Can you imagine therefore how delightful, how utterly delightful it is to give yourself up? Don't think, you're told. Bimbos don't think. An insult, a put down? Never. I, as a bimbo, luxuriate in the non-thinking state.  In that state, I can be "excited", "happy", "frightened", "confused". But, as much as it is humanly possible to do so I don't attach these feelings to thoughts. I mean, I know that a thought leads to a feeling and so I must have had a thought. But, it is not registered as such, that's all I can say about that. I'm in the hands of another being that I trust implicitly. I am open to the possibilities presented to me. I've given up my power and the decisions aren't mine to make. That's bliss for me.

So, the feeling is "I am happy" and although I am not aware of the thought, don't mindfully know its presence at all, I must have had a thought on some level. I think the thought is something along the lines of a sense of freedom and pleasure; time out. I'm aware I've been granted a time out and there is thankfulness, gratitude and pleasure, which leads to the expression of the thought, "I am happy", perhaps shared, perhaps not.
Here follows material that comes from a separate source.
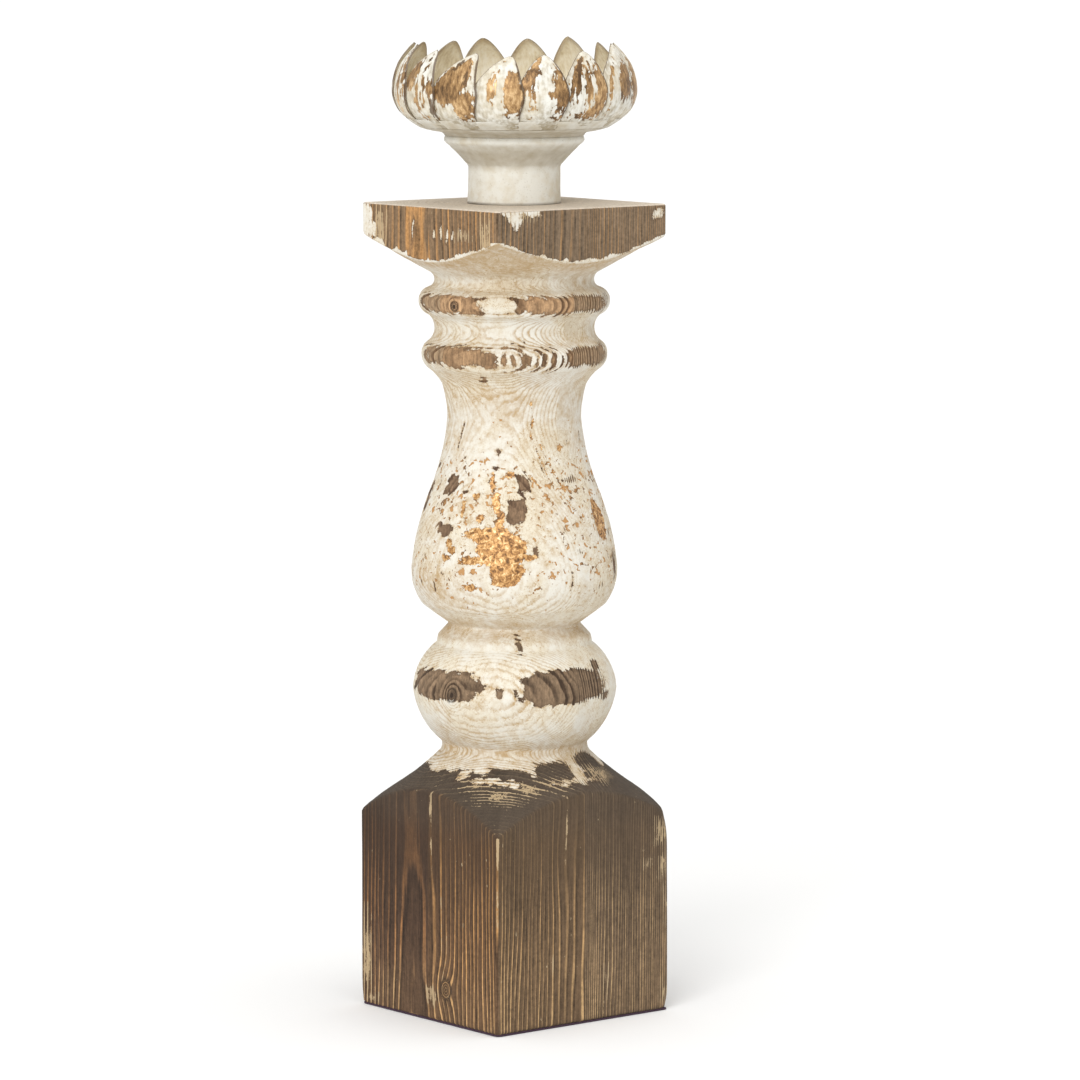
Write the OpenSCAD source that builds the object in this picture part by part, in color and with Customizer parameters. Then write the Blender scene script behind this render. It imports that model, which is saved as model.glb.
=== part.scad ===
// Square-and-turned wooden candlestick with a sheet-metal lotus cup.
// Millimetres. The origin is the middle of the footprint on the table, +Z up,
// and the faces of the square base block look along X and Y.

/* [Post] */
// Side of the square base block
block_w = 138; // [130:1:150]
// Side of the square at the top of the post
top_w = 135; // [128:1:145]
// Height of the post's flat top above the table
post_top = 504.4; // [498:0.2:512]
// Rounding of the upright edges of both squares
edge_r = 2.5; // [1:0.5:6]
// Largest radius of the ball above the base block
ball_r = 63.4; // [58:0.1:66]
// Largest radius of the vase
vase_r = 63.9; // [58:0.1:66]
// Largest radius of the lower bead
lower_bead_r = 57.3; // [54:0.1:62]
// Largest radius of the upper bead
upper_bead_r = 59.2; // [55:0.1:63]

/* [Base felt] */
// Thickness of the felt under the base block
felt_t = 1.5; // [1:0.1:3]
// How far the felt stops short of the block's faces
felt_inset = 0.5; // [0:0.1:4]

/* [Neck] */
// Radius of the straight part of the neck
neck_r = 28.5; // [25:0.1:32]
// Height of the neck, from the post's flat top to the dish
neck_h = 42; // [38:0.1:46]
// Radius of the dowel that joins the neck to the post
dowel_r = 10; // [6:0.5:12]
// How deep the dowel goes into the post
dowel_in_post = 34; // [20:1:50]
// How deep the dowel goes into the neck
dowel_in_neck = 18; // [12:1:18]

/* [Cup] */
// Number of petals around the cup
petal_count = 16; // [16:1:16]
// Largest radius of the ring of petals
cup_r = 74.8; // [72:0.1:78]
// Height of the petal tips above the table
tip_z = 604; // [600:0.5:608]
// Thickness of the sheet metal, measured across
sheet_t = 1.0; // [0.6:0.1:1.1]
// How far each petal is shifted sideways, so that it laps over the next one
lap_shift = 3.2; // [3:0.1:4]
// Half of a petal's width where it is widest
petal_half_w = 19; // [17:0.5:20]
// How far each petal's tip leans towards the edge that is lapped over its neighbour
tip_lean = 2; // [0:0.5:3]

/* [Fixing] */
// Radius of the well in the dish's floor that takes the screw's head
well_r = 11; // [10:0.5:14]
// Depth of the well
well_depth = 4.4; // [4.2:0.1:6]
// Radius of the cup screw's shank
screw_r = 2.1; // [1.5:0.1:2.5]
// Length of the cup screw under its head
screw_len = 18; // [12:1:18]
// Radius of the cup screw's head
screw_head_r = 4.4; // [3.5:0.1:5]
// Height of the cup screw's head
screw_head_h = 2.6; // [2:0.1:2.8]
// Outside radius of the washer
washer_r = 9; // [7:0.5:9.5]
// Thickness of the washer
washer_t = 1.2; // [0.8:0.1:1.4]

/* [Hidden] */
SIDES = ["front", "left", "back", "right"];
PETALS = [for (i = [1 : petal_count]) str("petal_", i < 10 ? "0" : "", i)];
$fn = 96;

block_base = felt_t;
post_mid = (block_base + post_top) / 2;
clear_of_squares = 100;
arc_steps = 8;

dish_z = post_top + neck_h;
dish_t = 1.2;
floor_top = dish_z + dish_t;
well_floor = floor_top - well_depth;
well_outer_r = well_r + dish_t;
// The petals' feet stand on a ledge, behind which the dish's rim goes on up
ledge_z = dish_z + 10.6;
rim_h = 4;
rim_flare = 2.6;
foot_r = 66.6;
// Height above the feet at which a petal is widest
petal_belly = 20;
// How much narrower each half of a petal is at its foot than where it is widest
foot_taper = 2.2;
// Half of the small flat at a petal's tip
tip_half_w = 0.6;
petal_step = 360 / petal_count;
// World angle of the first petal's middle: its lapped edge is then the one nearest the front corner
petal_start = -136.8;

// ---- Curves ----

// The points after p on the arc from p to q, whose middle stands bow to the right of the chord
function bowed(p, q, bow, steps = arc_steps) =
    let (
        chord = q - p,
        half = norm(chord) / 2,
        radius = (half * half + bow * bow) / (2 * abs(bow)),
        side = [chord[1], -chord[0]] / norm(chord) * sign(bow),
        centre = (p + q) / 2 + side * (abs(bow) - radius),
        swing = asin(min(1, half / radius))
    )
    [for (i = [1 : steps])
        let (a = swing * (2 * i / steps - 1))
        centre + radius * (cos(a) * side + sin(a) * chord / norm(chord))];

// An outline through stations of [radius, height, bow of the stretch that leads up to it]
function outline(stations) =
    concat(
        [[stations[0][0], stations[0][1]]],
        [for (i = [1 : len(stations) - 1])
            let (
                p = [stations[i - 1][0], stations[i - 1][1]],
                q = [stations[i][0], stations[i][1]],
                bow = stations[i][2]
            )
            each (bow == 0 ? [q] : bowed(p, q, bow))]
    );

// The same outline moved across by a distance, which makes the other face of a sheet
function moved_across(points, distance) = [for (p = points) p + [distance, 0]];

function reversed(points) = [for (i = [len(points) - 1 : -1 : 0]) points[i]];

// ---- Profiles: [radius, height, bow] ----

// The turned part of the post, from the base block's shoulder to under the top square
post_profile = [
    [clear_of_squares, 121.0, 0],
    // Ogee shoulder, cut down into the corners of the block
    [71.7, 142.3, 0.7],
    [47.2, 162.4, -0.7],
    [45.2, 167.2, -0.5],
    [46.0, 170.3, -0.4],
    // Ball
    [ball_r, 203.4, 3.6],
    [48.3, 231.3, 3.5],
    // Fillet and quirk between the ball and the vase
    [47.3, 236.4, 0.2],
    [41.5, 242.8, 0],
    [41.5, 244.4, -0.3],
    // Vase
    [57.5, 256.4, 0.2],
    [vase_r, 280.0, 2.2],
    [53.2, 324.5, 1.5],
    [41.4, 372.0, -1.9],
    [44.6, 393.0, -0.7],
    [52.5, 402.4, -0.6],
    // Lower bead, cove, upper bead
    [lower_bead_r, 411.0, 1.3],
    [53.2, 419.4, 1.4],
    [53.2, 436.0, -3.9],
    [upper_bead_r, 444.4, 1.6],
    [53.4, 452.5, 1.8],
    // Cove, then the cone cut up into the corners of the top square
    [51.9, 462.1, -3.2],
    [78.0, 477.0, 0.2],
    [92.5, 484.0, 0.1],
    [clear_of_squares, 489.0, 0]
];

// The neck, from its foot to the seat of the dish
neck_profile = [
    [neck_r + 0.4, post_top, 0],
    [neck_r, post_top + 8, 0],
    [neck_r, dish_z - 20.6, 0],
    [neck_r + 1.6, dish_z - 17.0, -0.6],
    [neck_r + 12.3, dish_z - 6.0, -0.3],
    [neck_r + 14.7, dish_z, 1.0]
];

// The bowl that the dish and the petals share, from the seat to the petal tips
bowl_low = [
    [44.5, dish_z, 0],
    [51.5, dish_z + 1.2, -0.2],
    [61.0, dish_z + 6.2, 0.3],
    [foot_r, ledge_z, 0.2]
];
bowl_high = [
    [foot_r, ledge_z, 0],
    [cup_r, ledge_z + 17.0, 2.3],
    [cup_r - 4.2, ledge_z + 34.8, 0.9],
    [cup_r - 14.3, tip_z + 1, 1.2]
];

// A petal that is shifted sideways comes nearer to the axis at its trailing edge, so the rim stands back
trailing_angle = asin((petal_half_w - foot_taper + lap_shift) / foot_r);
rim_gap = sheet_t + lap_shift * sin(trailing_angle) + 0.1;

// ---- Shared solids ----

module rounded_square(side, r) {
    square([side - 2 * r, side], center = true);
    square([side, side - 2 * r], center = true);
    for (x = [-1, 1], y = [-1, 1])
        translate([x, y] * (side / 2 - r)) circle(r);
}

// The post as it leaves the lathe: the glued-up blank, cut back by the turned profile
module turned_post() {
    intersection() {
        union() {
            translate([0, 0, block_base])
                linear_extrude(post_mid - block_base) rounded_square(block_w, edge_r);
            translate([0, 0, post_mid])
                linear_extrude(post_top - post_mid) rounded_square(top_w, edge_r);
        }
        rotate_extrude()
            polygon(concat(
                [[0, block_base], [clear_of_squares, block_base]],
                outline(post_profile),
                [[clear_of_squares, post_top], [0, post_top]]
            ));
    }
}

module dowel_hole() {
    translate([0, 0, post_top - dowel_in_post])
        cylinder(r = dowel_r, h = dowel_in_post + dowel_in_neck);
}

// ---- Sub-parts ----

module base_felt() {
    color("#3a2a35")
        linear_extrude(felt_t) rounded_square(block_w - 2 * felt_inset, edge_r);
}

// One of the four boards that the blank is glued up from: turn 0 holds the front corner
module post_quarter(turn) {
    color(turn % 2 == 0 ? "#8a6a4c" : "#7d6048")
        difference() {
            intersection() {
                turned_post();
                rotate([0, 0, 180 - 90 * turn])
                    cube([block_w, block_w, post_top]);
            }
            dowel_hole();
        }
}

module neck_dowel() {
    color("#c9a877")
        dowel_hole();
}

module neck() {
    color("#e9e3d3")
        difference() {
            rotate_extrude()
                polygon(concat(
                    [[0, post_top]],
                    outline(neck_profile),
                    [[well_outer_r, dish_z], [well_outer_r, dish_z - well_depth], [0, dish_z - well_depth]]
                ));
            dowel_hole();
            cup_screw_shank();
        }
}

// Spun bowl: a flat floor on the neck with a well for the screw, and a rim stepped in for the petals' feet
module dish() {
    rim_r = foot_r - rim_gap;
    rim_face = outline([[rim_r, ledge_z, 0], [rim_r + rim_flare, ledge_z + rim_h, 0.1]]);
    rim_back = moved_across(rim_face, -sheet_t);
    inside = outline([[43.5, floor_top, 0], [50.8, floor_top + 1.2, -0.2], [59.2, floor_top + 5.7, 0.3]]);
    color("#ddd3bd")
        difference() {
            rotate_extrude()
                polygon(concat(
                    [[0, dish_z - well_depth], [well_outer_r, dish_z - well_depth], [well_outer_r, dish_z]],
                    outline(bowl_low),
                    rim_face,
                    reversed(rim_back),
                    reversed(inside),
                    [[well_r, floor_top], [well_r, well_floor], [0, well_floor]]
                ));
            cup_screw_shank();
        }
}

// Round-topped pointed leaf, seen square on: half width against height
module petal_outline() {
    foot_half_w = petal_half_w - foot_taper;
    wide_z = ledge_z + petal_belly;
    lapped_bow = 4.2;
    trailing_bow = 4.6;
    polygon(concat(
        [[-foot_half_w, ledge_z], [foot_half_w, ledge_z]],
        [[petal_half_w, wide_z]],
        bowed([petal_half_w, wide_z], [tip_lean + tip_half_w, tip_z], lapped_bow),
        bowed([tip_lean - tip_half_w, tip_z], [-petal_half_w, wide_z], trailing_bow)
    ));
}

// One sheet-metal petal: a slice of the bowl, shifted sideways so that its leading edge laps over the next
module petal(number) {
    outside = outline(bowl_high);
    color(number % 2 == 0 ? "#efe9db" : "#e3d8bf")
        rotate([0, 0, petal_start + petal_step * (number - 1)])
            intersection() {
                translate([0, lap_shift, 0])
                    rotate_extrude()
                        polygon(concat(outside, reversed(moved_across(outside, -sheet_t))));
                rotate([90, 0, 90])
                    linear_extrude(cup_r + 10) petal_outline();
            }
}

module cup_screw_shank() {
    translate([0, 0, well_floor + washer_t - screw_len])
        cylinder(r = screw_r, h = screw_len);
}

module cup_washer() {
    color("#9a958a")
        difference() {
            translate([0, 0, well_floor]) cylinder(r = washer_r, h = washer_t);
            cup_screw_shank();
        }
}

// Slotted round-head wood screw
module cup_screw() {
    slot_w = 1.2;
    slot_depth = 1.1;
    head_z = well_floor + washer_t;
    rim_in = 0.3;
    rim_up = 0.9;
    color("#8c877c") {
        cup_screw_shank();
        difference() {
            translate([0, 0, head_z])
                rotate_extrude()
                    polygon(outline([
                        [0, 0, 0],
                        [screw_head_r, 0, 0],
                        [screw_head_r - rim_in, rim_up, 0],
                        [0, screw_head_h, 0.5]
                    ]));
            translate([0, 0, head_z + screw_head_h])
                cube([4 * screw_head_r, slot_w, 2 * slot_depth], center = true);
        }
    }
}

base_felt();
for (turn = [0 : 3])
    post_quarter(turn);
neck_dowel();
neck();
dish();
cup_washer();
cup_screw();
for (number = [1 : petal_count])
    petal(number);
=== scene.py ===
import math

import bpy
import numpy as np
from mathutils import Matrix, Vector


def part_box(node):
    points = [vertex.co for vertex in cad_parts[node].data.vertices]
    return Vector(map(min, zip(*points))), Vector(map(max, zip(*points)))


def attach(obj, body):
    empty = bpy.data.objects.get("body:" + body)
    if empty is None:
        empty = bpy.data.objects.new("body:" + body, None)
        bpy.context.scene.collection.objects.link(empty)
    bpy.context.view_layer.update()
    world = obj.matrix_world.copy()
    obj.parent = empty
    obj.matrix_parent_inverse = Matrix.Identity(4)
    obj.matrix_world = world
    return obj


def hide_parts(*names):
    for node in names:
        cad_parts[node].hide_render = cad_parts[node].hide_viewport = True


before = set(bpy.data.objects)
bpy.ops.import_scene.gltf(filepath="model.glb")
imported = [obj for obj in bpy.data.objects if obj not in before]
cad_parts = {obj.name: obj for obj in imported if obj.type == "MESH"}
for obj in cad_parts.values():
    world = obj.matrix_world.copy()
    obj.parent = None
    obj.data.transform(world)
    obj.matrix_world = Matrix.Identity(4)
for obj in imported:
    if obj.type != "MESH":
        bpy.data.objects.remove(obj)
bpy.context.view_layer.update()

# The looks of the candlestick: worn chalk paint, gold leaf and brushed wood on the turned post, and a
# lotus cup of sheet-metal petals. Sizes are in millimetres and angles in degrees. A mesh is scaled to
# metres as it is made. An angle "round the post" is 0 at the front corner, where -X meets -Y, and grows
# anticlockwise seen from above, so the -Y face runs from 0 to 90 and the -X face from -90 to 0.
MM = 0.001
FRONT_CORNER = -135.0
OPEN = 300.0


# ---- Numbers ----

def tint(red, green, blue):
    """A colour as it looks on a screen, 0 to 255, as the linear colour that a shader takes."""
    c = np.array([red, green, blue]) / 255.0
    return np.where(c <= 0.04045, c / 12.92, ((c + 0.055) / 1.055) ** 2.4)


def rgba(red, green, blue):
    """The same, as the four numbers of a shader's colour."""
    return (*map(float, tint(red, green, blue)), 1.0)


def smooth(low, high, value):
    """0 below low, 1 above high, and a smooth climb between them; high may be the lower of the two."""
    t = np.clip((value - low) / (high - low), 0.0, 1.0)
    return t * t * (3.0 - 2.0 * t)


def hill(centre, width, value):
    return np.exp(-(((value - centre) / width) ** 2))


def wrapped(angle):
    return (angle + 180.0) % 360.0 - 180.0


def lattice(x, y, z, seed):
    """A repeatable number in -1..1 for each point of a whole-number lattice."""
    h = (x * 374761393 + y * 668265263 + z * 1440670441 + seed * 974634777) & 0xFFFFFFFF
    h = ((h ^ (h >> 13)) * 1274126177) & 0xFFFFFFFF
    h = h ^ (h >> 16)
    return (h & 0xFFFF) / 32767.5 - 1.0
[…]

I have a friend who expresses her feelings which come from thoughts. She might say, about to enter into a difficult work project, "I am feeling a wee bit vulnerable" which comes from the thought, 'I am nervous about this project and working with particular people and having to perform professionally when I am just a vulnerable person myself, deep down.' I remember when she first started doing this with me and I didn't know what to do with it. Of course I listened, consoled, assured her it was a bit of nerves and she'd be absolutely fine, which she was. But, I don't do that. I don't run around saying, "I feel angry" or "I feel upset" or "I feel nervous" or "I feel incompetent". I just deal with that stuff myself. If I am making those kind of comments about my feelings I am in quite the state, and I hate to be in a state.

If you take the feeling of' 'incompetence' I am experiencing right now, well, I'm not incompetent at all, but the feeling arises from the thought that I am putting off today getting ready for tomorrow. It will get done quite shortly but I am aware I am procrastinating. There's the thought. 'I am procrastinating and that's stupid'. In fact, I've done a great deal of preparation and just need to tie up loose ends, but it's boring too, 'I am bored', and all that dumb thinking in my head has led to an uncomfortable feeling.

We all run around with a bunch of useless thoughts in our heads and wonder why we have an uncomfortable feeling in our body. I suppose it's not all useless. Would we get things done if the voice in our heads didn't whip us into shape?

Over the last several years meditation for me is a time to come home. Home is a place inside myself, the place where peace resides and thoughts are not invited or welcome. What interests me about 'home' is that in a state of as little thought as possible, the thoughts coming and going but not taking hold of the mind, there comes a feeling which is always wonderful. It's a feeling of love, of peace, of gratitude, of understanding; of compassion. It's a feeling of rich wonder at the business of being alive on this Earth in this moment. Non-thinking states create happy feelings, and there's my kink in a nutshell.

My friend once gave me the suggestion under hypnosis, which I think I have mentioned before, 'You have an irresistible desire to go to your cushion'. I absolutely do have an irresistible desire to go to my cushion. Nothing is going to change that now.